In a statement published by Russia Today on April 15, the Russian Foreign Ministry said that Israel is trying to “exploit the situation around Ukraine to divert the international community’s attention from the Palestinian-Israeli conflict, which is one of the oldest unresolved conflicts.”
On May 4, Israeli President Isaac Herzog demanded that Russian Foreign Minister Sergey Lavrov apologize for statements he made regarding the Jewishness of Ukrainian President Volodymyr Zelenskyy and his connection to Nazism, and for his remarks that “Hitler had Jewish blood.”
Tensions between the two sides rose following the statements of Russian Foreign Ministry spokeswoman Maria Zakharova during an interview with Radio Sputnik on May 4, when she said that “Israeli mercenaries” are fighting in Ukraine side by side with the fighters of the Azov Battalion, which is considered one of the fiercest opponents of the Russian forces.

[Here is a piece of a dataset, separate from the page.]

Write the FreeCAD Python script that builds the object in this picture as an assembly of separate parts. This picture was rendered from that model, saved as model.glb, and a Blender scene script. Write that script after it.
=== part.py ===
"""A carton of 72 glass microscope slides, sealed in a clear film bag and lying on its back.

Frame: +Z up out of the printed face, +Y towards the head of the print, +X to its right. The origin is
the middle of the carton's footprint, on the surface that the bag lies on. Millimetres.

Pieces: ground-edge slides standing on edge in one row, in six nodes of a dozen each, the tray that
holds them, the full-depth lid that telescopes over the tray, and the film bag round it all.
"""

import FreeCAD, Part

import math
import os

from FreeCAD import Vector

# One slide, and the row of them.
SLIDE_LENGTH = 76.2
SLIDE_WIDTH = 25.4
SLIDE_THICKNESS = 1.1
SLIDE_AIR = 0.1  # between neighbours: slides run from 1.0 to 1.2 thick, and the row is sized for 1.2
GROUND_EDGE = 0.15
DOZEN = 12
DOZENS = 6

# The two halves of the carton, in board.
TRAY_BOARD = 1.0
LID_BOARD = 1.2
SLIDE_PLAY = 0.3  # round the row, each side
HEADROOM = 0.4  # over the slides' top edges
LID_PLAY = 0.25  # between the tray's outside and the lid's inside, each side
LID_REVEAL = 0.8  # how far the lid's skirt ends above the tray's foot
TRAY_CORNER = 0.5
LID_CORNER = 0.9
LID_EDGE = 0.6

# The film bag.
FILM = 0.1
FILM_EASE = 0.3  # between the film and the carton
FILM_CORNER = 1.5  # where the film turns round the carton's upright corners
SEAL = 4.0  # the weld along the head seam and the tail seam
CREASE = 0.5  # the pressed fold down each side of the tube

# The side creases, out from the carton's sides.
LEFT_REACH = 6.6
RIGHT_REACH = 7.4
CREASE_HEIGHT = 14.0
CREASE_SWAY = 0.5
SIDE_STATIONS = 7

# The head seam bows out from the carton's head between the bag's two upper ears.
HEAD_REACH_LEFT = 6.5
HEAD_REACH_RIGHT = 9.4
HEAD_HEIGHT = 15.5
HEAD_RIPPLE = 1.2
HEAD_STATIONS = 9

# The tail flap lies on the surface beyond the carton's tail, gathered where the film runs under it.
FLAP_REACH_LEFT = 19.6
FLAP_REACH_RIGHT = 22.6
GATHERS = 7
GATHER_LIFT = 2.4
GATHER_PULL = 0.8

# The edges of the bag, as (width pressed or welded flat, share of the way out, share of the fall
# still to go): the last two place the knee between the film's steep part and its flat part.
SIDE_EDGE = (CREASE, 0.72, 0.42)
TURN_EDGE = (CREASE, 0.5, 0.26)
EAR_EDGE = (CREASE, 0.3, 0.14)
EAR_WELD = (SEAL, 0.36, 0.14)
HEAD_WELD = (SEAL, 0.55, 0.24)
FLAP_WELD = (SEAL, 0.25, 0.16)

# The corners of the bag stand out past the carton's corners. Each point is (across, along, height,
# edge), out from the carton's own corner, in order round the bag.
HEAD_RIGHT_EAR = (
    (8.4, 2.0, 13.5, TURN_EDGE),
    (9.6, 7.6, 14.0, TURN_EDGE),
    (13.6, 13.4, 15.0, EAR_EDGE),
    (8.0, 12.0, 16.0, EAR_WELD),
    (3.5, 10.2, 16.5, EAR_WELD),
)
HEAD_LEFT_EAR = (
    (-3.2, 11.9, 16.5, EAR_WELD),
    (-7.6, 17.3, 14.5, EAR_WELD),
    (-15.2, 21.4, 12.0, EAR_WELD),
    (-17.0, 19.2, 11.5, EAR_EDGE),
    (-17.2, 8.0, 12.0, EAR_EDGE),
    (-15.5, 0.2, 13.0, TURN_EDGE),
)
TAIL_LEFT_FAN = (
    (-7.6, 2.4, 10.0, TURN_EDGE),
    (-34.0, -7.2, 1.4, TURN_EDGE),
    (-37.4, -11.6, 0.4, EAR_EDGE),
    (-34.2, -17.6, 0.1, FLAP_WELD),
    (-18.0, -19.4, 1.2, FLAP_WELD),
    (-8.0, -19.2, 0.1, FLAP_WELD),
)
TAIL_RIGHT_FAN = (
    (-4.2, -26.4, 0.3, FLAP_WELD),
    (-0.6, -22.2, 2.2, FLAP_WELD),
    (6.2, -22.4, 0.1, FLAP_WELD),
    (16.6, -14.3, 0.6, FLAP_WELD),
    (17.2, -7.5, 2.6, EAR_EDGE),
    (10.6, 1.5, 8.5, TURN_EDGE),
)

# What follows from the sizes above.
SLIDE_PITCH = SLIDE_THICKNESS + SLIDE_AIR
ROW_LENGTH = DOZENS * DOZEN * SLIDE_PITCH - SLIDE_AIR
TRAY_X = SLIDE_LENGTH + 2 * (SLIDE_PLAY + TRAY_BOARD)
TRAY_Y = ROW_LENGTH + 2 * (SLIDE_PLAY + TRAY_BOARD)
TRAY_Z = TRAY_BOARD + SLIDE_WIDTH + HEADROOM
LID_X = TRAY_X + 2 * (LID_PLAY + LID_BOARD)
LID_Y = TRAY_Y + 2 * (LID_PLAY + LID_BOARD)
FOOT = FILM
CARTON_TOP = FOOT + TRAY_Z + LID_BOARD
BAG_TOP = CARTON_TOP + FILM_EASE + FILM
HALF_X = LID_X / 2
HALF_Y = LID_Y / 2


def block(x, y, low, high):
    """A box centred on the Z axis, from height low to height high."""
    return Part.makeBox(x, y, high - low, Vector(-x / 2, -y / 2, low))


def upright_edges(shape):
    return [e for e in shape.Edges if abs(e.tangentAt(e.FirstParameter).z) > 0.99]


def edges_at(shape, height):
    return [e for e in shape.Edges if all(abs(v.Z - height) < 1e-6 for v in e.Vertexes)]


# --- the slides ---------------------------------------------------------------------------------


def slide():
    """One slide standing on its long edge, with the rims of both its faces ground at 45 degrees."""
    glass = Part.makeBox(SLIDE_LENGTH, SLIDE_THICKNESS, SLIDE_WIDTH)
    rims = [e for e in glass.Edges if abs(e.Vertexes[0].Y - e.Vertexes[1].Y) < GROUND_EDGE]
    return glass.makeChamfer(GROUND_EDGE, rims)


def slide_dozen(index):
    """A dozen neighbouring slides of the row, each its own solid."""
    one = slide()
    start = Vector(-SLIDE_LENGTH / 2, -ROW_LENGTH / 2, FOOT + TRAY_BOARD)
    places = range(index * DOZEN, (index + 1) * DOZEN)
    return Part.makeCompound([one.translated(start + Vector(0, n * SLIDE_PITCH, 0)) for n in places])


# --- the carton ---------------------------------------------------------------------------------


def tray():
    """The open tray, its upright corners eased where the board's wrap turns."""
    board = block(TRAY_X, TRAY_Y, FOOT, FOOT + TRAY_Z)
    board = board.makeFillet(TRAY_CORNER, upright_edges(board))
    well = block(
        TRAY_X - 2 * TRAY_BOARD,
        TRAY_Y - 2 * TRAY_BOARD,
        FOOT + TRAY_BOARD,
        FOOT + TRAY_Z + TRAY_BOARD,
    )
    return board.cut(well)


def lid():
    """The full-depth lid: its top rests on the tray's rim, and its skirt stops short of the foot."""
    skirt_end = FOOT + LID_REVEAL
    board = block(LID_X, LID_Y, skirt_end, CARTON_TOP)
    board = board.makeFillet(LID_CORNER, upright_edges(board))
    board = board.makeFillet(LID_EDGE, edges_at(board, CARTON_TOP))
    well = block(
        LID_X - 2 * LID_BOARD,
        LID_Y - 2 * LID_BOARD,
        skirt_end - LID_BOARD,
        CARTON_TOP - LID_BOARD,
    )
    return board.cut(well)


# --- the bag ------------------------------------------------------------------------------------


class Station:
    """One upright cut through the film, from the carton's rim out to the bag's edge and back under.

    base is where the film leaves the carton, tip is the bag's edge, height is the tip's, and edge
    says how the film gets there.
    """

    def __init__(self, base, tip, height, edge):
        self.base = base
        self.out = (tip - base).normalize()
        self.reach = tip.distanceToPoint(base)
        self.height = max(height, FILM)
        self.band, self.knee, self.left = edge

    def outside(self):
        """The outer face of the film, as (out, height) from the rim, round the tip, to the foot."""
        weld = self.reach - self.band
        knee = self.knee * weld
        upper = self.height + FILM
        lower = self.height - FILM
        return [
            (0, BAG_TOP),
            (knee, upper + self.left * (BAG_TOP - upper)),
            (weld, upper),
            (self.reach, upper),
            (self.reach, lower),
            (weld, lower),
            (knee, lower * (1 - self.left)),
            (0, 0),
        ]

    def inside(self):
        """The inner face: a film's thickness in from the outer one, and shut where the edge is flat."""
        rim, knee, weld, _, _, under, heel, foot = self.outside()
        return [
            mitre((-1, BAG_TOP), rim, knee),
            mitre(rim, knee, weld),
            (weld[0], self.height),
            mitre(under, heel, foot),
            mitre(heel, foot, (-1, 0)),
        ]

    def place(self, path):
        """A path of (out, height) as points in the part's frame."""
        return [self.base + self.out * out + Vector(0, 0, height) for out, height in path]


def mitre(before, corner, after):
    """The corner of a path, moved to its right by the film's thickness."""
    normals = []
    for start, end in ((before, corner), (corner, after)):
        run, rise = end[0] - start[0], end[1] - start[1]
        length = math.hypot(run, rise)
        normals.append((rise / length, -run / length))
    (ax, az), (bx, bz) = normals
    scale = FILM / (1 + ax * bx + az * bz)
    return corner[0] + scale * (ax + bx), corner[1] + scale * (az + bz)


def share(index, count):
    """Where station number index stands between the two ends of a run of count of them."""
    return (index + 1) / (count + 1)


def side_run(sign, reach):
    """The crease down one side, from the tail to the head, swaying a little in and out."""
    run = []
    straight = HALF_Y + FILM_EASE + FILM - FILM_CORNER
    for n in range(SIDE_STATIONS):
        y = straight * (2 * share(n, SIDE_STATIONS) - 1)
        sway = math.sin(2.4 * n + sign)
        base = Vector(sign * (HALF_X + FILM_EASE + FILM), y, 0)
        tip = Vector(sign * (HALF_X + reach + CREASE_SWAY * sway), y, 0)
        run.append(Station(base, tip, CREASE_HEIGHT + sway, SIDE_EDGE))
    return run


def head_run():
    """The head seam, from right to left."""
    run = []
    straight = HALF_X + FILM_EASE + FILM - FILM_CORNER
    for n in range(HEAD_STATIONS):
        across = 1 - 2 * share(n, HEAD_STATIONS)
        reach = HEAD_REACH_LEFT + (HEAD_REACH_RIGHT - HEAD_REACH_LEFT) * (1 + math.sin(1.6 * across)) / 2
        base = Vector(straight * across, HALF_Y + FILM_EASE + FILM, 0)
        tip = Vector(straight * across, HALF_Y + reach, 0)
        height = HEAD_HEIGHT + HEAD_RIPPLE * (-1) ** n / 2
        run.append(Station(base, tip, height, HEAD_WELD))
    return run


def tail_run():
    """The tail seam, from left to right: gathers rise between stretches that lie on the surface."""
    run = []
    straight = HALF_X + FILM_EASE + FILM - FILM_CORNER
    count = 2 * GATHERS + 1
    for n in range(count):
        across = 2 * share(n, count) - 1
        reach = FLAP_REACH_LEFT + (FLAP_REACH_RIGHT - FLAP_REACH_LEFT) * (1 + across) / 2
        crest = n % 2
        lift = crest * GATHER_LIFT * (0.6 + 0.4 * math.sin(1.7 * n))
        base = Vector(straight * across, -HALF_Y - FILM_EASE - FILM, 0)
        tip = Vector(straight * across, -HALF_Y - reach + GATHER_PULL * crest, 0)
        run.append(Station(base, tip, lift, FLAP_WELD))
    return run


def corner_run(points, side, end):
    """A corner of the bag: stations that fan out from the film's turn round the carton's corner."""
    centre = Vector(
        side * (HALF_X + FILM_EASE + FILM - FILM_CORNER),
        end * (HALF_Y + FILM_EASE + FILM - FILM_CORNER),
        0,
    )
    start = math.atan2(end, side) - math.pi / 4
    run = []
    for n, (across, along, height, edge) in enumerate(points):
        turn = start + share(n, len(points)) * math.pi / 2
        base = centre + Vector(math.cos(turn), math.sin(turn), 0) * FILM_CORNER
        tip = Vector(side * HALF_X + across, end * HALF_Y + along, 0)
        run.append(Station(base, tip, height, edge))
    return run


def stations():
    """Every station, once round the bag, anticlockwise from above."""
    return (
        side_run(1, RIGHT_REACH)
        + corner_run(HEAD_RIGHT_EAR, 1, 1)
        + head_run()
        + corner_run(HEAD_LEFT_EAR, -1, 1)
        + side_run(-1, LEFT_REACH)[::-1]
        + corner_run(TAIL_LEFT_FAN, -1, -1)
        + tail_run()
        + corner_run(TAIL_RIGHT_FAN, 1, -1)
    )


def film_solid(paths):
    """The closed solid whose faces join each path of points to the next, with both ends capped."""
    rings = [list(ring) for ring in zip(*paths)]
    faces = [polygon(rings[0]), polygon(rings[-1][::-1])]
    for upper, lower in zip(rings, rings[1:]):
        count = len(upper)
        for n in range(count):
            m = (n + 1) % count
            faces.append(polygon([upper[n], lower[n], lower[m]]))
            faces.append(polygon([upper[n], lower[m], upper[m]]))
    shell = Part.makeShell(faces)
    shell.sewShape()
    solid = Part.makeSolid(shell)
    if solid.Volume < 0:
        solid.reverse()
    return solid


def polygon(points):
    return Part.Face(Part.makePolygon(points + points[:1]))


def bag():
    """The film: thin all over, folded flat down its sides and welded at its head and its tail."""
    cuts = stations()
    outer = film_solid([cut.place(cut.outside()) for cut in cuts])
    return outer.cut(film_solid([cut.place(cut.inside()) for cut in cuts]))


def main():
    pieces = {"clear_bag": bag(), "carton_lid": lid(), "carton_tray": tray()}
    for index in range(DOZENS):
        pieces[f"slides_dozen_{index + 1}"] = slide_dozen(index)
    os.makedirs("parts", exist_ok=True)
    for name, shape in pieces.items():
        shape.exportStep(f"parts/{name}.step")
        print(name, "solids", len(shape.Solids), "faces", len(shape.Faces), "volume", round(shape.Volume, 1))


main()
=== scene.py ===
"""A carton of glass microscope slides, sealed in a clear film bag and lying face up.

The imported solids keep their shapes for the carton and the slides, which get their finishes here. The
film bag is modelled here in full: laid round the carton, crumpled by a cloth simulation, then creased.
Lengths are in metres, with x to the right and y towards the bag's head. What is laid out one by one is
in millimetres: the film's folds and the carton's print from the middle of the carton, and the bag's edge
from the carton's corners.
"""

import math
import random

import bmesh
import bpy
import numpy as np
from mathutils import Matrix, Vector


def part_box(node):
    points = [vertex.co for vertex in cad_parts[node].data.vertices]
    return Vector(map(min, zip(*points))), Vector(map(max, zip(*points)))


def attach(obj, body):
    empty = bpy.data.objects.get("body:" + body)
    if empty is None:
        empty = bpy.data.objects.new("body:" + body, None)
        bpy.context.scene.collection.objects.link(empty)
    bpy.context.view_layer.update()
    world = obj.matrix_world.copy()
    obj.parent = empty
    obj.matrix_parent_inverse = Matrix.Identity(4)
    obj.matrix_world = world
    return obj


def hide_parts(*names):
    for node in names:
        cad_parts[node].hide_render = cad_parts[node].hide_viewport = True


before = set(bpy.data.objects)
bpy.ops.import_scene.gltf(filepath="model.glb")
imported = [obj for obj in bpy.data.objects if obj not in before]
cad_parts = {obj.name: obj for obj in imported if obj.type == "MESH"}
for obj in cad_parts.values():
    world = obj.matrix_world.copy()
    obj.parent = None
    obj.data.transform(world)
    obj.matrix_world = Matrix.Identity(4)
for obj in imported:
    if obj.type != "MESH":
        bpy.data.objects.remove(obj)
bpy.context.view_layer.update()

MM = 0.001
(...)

After meeting with Russian officials, Abu Marzouk said in statements to Al-Mayadeen TV on May 5, “New equations are being imposed today in the global system, and there is an opportunity to change the status quo in the global system for the benefit of the oppressed in the world.”
He added that the change in the world order would affect the future of Israel.
A leading source in Hamas who was among the visiting delegation to Moscow told Al-Monitor on condition of anonymity that this visit was “unique and exceptional” in terms of the delegation’s members and the topics discussed with Russian officials.
The source explained that the delegation met with Russian Deputy Foreign Minister Mikhail Bogdanov and others in the Russian Federation Council and Senate, with discussions touching on the Israeli attacks on Christian and Islamic holy sites in Jerusalem.
“Talks with Russian officials, however, were more focused on developing Russian support for the Palestinians, taking relations between Hamas and Moscow to new, advanced levels, and breaking the Israeli siege imposed on the Gaza Strip since 2007,” he added.
Head of Hamas in the Gaza Strip Yahya Sinwar announced during a speech in Gaza on April 30 that the maritime line to break the Israeli siege imposed on the Gaza Strip will be inaugurated in the coming period in coordination with the “Jerusalem axis,” in reference to mainly Iran and Hezbollah — an axis that brings together interests and an alliance with Moscow on several international issues, most notably the Syrian conflict.
The Hamas delegation in Moscow also met with the head of the Iftaa Council in Russia, Sheikh Rawi Ein al-Dein, who affirmed the sympathy of Muslims in Russia with the Palestinians in their conflict with Israel and said that they (Russian Muslims) would provide any possible assistance to the Palestinians, according to the Hamas source.
He added that the Hamas delegation also met with the leader of the Chechen Republic, Ramzan Kadyrov, in Moscow, in the first such meeting between the two sides, which aimed to lay seeds for establishing ties between Hamas and Grozny, the capital city of Chechnya.
Commenting on how relations between Moscow and Hamas would evolve following this visit, the source said, “It is premature to talk about the form of this relationship, but things are very positive, and this visit will be repeated next month and will be followed by other visits.
He added that Moscow “is taking a more advanced position in looking after Palestinian interests.”
Walid al-Mudallal, a professor of political science at the Islamic University of Gaza, told Al-Monitor, “Moscow is very interested in developing new tools to influence its Western opponents regarding the Russian-Ukrainian crisis.”
“Meanwhile, Hamas needs to strengthen relations and develop cooperation with Moscow as a superpower in the world. It finds the Russian-Ukrainian crisis an ideal opportunity to do so. Friendly relations between Moscow and Hamas will benefit both parties,” he added.
Mudallal indicated that Moscow’s tendency to develop relations with Hamas might prompt Tel Aviv to change its stance toward the war on Ukraine.
Mudallal said that it was not likely for relations between Moscow and Hamas to develop to the extent that Moscow would provide Hamas with weapons and money, adding, “Such support can be done in indirect ways, through Iran and Hezbollah, which have forged an alliance with Moscow in the face of the United States in many international issues, most notably the Syrian issue.”
Izz ad-Din Al-Qassam Brigades, Hamas’ military wing, announced on April 19 that it had used for the first time the Soviet surface-to-air anti-aircraft Strela missiles to repel Israeli military jets.
Ibrahim Abu Jaber, director of the Center for Contemporary Studies in the city of Umm al-Fahm in northern Israel, told Al-Monitor, “Tel Aviv is concerned about this visit,” stressing that any tremor in relations between Russia and Israel would play into the Palestinians’ hands.
Hamas has recently intensified its incitement rhetoric against Israel and encouraged the implementation of operations against Israeli targets in response to Israel’s escalation at Al-Aqsa Mosque in Jerusalem.
On May 2, Hamas claimed responsibility for the April 28 shooting at the entrance of the Ariel settlement near Salfit in the northern West Bank that killed one Israeli security guard.